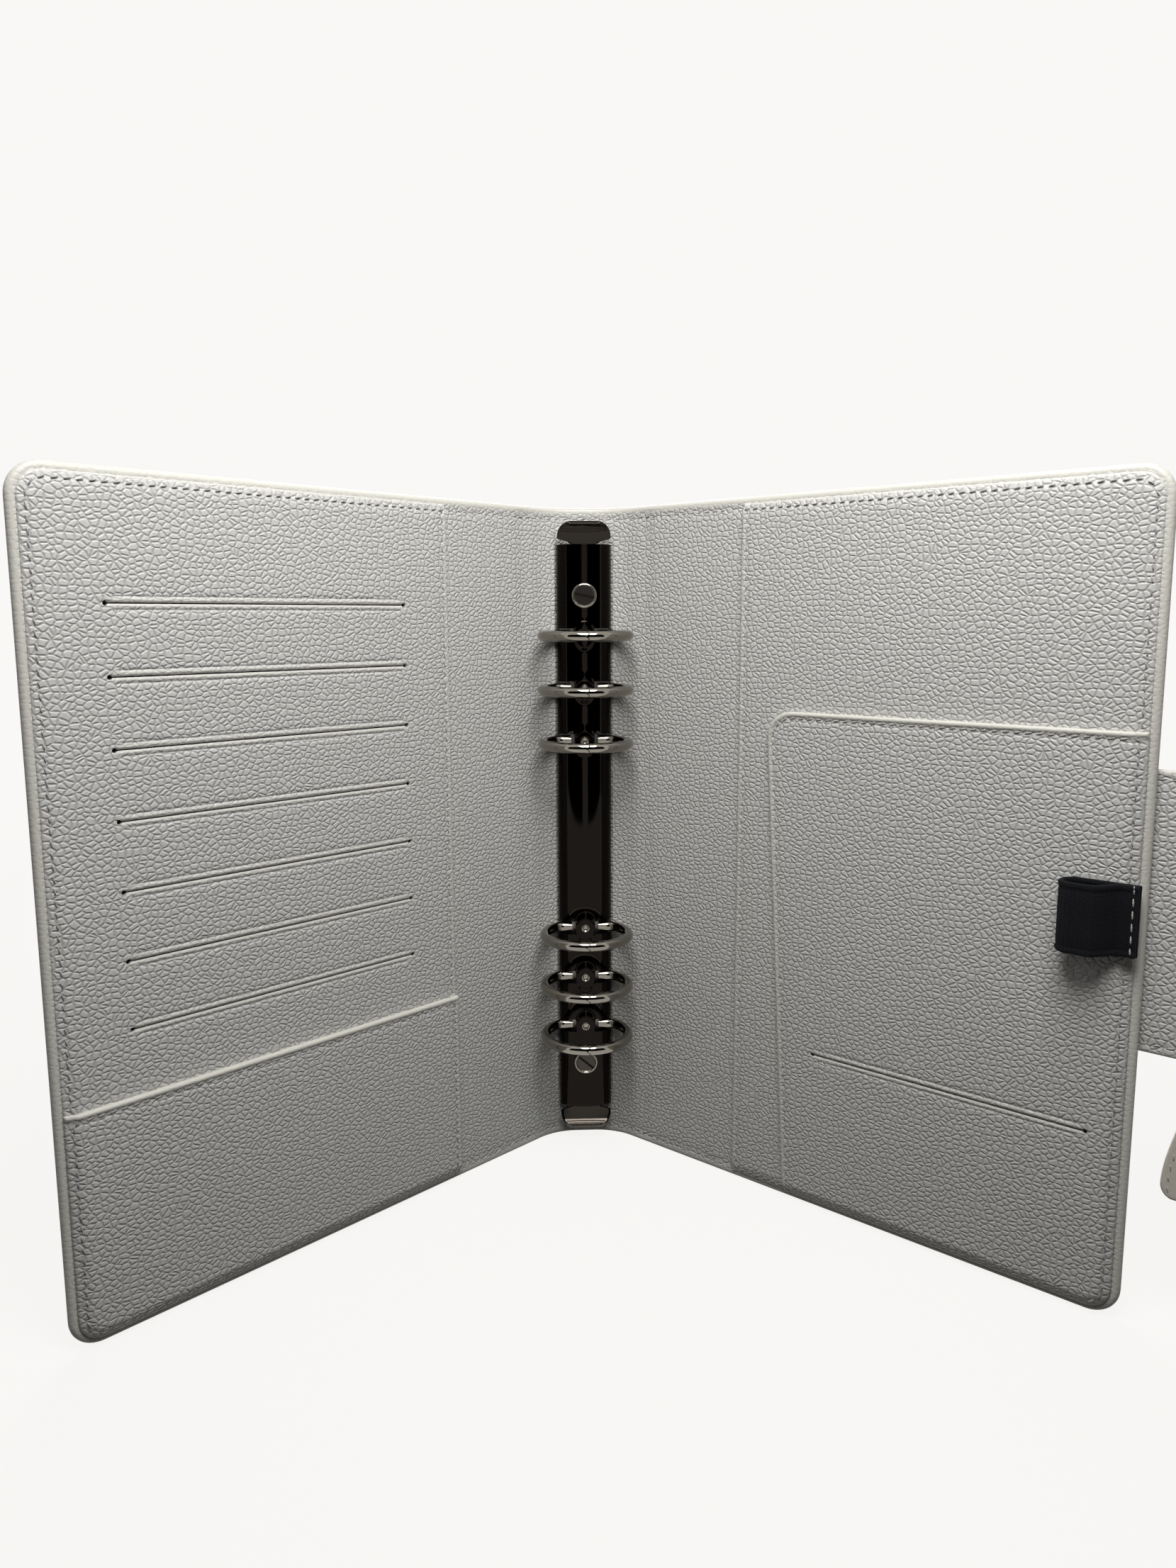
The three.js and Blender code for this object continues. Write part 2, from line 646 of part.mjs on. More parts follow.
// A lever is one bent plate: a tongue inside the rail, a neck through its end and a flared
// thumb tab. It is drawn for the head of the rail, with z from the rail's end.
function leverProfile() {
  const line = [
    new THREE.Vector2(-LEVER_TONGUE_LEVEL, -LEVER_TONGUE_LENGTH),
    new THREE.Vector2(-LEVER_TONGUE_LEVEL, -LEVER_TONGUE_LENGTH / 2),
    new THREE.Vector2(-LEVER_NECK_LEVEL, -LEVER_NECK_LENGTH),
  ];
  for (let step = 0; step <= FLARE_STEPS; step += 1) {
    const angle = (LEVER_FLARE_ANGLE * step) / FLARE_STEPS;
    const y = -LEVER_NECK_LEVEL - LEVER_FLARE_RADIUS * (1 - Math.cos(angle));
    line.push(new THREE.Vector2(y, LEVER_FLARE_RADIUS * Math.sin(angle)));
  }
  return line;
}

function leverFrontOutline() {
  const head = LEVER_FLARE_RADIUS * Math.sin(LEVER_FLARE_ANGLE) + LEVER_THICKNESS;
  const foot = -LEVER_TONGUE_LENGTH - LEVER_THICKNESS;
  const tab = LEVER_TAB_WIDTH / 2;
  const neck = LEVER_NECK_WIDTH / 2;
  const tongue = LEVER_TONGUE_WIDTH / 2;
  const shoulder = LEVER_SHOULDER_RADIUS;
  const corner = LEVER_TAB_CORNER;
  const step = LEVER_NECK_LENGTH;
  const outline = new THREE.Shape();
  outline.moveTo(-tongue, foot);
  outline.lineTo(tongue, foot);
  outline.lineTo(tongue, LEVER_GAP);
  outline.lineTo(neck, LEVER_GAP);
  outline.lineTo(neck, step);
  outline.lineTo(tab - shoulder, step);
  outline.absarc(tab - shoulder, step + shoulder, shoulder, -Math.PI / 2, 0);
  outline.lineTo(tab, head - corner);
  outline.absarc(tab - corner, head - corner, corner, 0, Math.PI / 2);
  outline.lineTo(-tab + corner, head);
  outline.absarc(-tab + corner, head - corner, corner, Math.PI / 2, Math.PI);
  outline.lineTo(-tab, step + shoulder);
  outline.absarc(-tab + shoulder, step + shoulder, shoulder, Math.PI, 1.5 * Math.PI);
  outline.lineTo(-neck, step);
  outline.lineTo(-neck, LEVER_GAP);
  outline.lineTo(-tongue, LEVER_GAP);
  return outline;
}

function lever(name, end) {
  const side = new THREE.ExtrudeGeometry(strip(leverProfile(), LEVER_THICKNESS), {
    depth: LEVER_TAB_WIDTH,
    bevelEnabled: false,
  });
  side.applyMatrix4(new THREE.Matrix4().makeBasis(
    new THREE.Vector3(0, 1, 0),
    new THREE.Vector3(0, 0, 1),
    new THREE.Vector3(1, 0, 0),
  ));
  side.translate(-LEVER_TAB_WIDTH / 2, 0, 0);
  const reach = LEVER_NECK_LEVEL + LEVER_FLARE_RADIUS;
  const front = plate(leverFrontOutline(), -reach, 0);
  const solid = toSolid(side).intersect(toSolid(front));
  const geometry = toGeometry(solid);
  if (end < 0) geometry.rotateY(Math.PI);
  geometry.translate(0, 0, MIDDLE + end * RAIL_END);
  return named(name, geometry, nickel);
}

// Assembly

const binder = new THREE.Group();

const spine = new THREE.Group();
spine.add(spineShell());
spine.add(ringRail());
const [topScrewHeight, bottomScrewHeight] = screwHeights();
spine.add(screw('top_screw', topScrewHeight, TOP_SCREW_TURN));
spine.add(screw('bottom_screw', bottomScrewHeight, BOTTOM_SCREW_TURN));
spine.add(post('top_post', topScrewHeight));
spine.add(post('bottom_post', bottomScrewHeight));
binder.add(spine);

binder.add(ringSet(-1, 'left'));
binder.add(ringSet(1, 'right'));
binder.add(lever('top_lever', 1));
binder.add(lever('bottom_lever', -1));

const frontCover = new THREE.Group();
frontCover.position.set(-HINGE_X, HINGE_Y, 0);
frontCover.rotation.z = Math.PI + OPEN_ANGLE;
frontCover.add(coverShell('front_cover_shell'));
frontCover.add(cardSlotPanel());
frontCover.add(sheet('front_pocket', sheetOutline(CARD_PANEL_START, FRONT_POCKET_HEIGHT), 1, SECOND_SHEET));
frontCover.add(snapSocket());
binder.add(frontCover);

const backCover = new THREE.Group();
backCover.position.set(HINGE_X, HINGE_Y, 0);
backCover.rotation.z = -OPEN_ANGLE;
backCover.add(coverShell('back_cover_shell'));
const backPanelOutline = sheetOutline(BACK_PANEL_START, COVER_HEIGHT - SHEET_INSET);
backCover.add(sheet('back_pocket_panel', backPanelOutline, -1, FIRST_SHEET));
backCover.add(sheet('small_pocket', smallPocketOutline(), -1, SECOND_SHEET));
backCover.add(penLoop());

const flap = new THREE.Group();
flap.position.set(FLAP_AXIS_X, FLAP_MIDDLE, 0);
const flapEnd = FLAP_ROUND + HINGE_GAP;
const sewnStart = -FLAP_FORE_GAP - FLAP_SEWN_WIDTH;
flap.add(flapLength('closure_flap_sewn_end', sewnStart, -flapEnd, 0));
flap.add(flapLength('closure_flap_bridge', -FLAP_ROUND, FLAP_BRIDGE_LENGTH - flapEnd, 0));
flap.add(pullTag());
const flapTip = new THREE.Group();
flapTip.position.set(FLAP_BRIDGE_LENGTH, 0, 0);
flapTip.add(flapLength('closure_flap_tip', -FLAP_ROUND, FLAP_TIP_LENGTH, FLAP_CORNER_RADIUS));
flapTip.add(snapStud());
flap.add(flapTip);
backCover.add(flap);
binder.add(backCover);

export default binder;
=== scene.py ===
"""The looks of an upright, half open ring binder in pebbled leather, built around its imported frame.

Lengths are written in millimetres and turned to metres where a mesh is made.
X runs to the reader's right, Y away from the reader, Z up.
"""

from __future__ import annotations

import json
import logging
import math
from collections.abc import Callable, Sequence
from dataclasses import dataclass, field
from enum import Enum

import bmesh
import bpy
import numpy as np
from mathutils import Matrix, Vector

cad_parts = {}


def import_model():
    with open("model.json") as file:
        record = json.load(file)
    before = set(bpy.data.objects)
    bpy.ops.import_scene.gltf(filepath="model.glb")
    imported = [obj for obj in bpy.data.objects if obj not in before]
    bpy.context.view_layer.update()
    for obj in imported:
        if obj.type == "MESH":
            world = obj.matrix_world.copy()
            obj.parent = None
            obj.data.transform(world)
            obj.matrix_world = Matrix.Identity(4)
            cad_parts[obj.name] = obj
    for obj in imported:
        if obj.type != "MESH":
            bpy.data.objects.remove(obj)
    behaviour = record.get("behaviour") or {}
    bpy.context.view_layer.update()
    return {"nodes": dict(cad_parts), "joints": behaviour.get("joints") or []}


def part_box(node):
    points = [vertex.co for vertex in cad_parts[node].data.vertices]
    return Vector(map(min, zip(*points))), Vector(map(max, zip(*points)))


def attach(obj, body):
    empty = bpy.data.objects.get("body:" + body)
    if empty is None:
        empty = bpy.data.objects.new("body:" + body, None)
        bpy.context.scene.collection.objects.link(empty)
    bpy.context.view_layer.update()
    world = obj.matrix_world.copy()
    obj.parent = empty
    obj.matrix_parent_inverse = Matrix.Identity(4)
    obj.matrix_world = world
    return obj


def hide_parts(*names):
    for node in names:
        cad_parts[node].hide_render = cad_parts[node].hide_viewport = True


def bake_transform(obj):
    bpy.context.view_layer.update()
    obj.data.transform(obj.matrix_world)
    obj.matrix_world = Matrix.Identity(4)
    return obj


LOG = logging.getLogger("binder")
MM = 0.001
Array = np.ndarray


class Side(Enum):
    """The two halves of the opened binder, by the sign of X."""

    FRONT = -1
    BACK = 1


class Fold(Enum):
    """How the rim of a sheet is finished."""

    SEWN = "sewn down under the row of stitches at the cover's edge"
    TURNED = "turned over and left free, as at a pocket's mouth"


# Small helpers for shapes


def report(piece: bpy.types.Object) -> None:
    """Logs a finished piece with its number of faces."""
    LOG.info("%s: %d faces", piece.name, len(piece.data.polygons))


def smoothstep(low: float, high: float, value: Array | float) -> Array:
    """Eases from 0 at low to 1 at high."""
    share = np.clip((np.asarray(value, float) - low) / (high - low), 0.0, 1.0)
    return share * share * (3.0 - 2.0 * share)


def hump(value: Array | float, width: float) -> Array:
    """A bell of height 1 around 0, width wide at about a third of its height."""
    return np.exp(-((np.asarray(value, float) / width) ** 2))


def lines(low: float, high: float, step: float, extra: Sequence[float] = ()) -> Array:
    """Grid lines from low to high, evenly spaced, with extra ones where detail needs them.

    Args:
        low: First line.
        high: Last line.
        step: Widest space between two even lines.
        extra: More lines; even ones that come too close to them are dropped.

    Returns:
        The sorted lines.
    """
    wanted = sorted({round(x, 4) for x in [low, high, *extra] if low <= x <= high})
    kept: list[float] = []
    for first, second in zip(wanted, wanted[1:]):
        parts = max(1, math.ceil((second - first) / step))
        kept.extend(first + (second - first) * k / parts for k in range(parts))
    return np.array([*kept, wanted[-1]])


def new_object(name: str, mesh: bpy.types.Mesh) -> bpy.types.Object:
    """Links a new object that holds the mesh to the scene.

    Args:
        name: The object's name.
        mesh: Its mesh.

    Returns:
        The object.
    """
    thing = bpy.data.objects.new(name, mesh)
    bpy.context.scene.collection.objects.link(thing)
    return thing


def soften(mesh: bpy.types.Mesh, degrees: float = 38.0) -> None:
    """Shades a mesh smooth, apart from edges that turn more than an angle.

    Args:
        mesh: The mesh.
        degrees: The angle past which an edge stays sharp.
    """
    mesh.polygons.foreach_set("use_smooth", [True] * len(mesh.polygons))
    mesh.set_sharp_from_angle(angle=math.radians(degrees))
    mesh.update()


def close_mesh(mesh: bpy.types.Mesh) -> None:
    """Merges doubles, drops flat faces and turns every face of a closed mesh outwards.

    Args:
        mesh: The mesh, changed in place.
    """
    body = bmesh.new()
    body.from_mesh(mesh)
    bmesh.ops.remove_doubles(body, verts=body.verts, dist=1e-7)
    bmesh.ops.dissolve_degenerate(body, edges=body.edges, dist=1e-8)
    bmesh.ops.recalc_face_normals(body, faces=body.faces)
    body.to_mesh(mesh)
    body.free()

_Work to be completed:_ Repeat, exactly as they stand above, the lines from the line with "const flap = new THREE.Group();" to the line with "record = json.load(file)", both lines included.

_Task answer:_
const flap = new THREE.Group();
flap.position.set(FLAP_AXIS_X, FLAP_MIDDLE, 0);
const flapEnd = FLAP_ROUND + HINGE_GAP;
const sewnStart = -FLAP_FORE_GAP - FLAP_SEWN_WIDTH;
flap.add(flapLength('closure_flap_sewn_end', sewnStart, -flapEnd, 0));
flap.add(flapLength('closure_flap_bridge', -FLAP_ROUND, FLAP_BRIDGE_LENGTH - flapEnd, 0));
flap.add(pullTag());
const flapTip = new THREE.Group();
flapTip.position.set(FLAP_BRIDGE_LENGTH, 0, 0);
flapTip.add(flapLength('closure_flap_tip', -FLAP_ROUND, FLAP_TIP_LENGTH, FLAP_CORNER_RADIUS));
flapTip.add(snapStud());
flap.add(flapTip);
backCover.add(flap);
binder.add(backCover);

export default binder;
=== scene.py ===
"""The looks of an upright, half open ring binder in pebbled leather, built around its imported frame.

Lengths are written in millimetres and turned to metres where a mesh is made.
X runs to the reader's right, Y away from the reader, Z up.
"""

from __future__ import annotations

import json
import logging
import math
from collections.abc import Callable, Sequence
from dataclasses import dataclass, field
from enum import Enum

import bmesh
import bpy
import numpy as np
from mathutils import Matrix, Vector

cad_parts = {}


def import_model():
    with open("model.json") as file:
        record = json.load(file)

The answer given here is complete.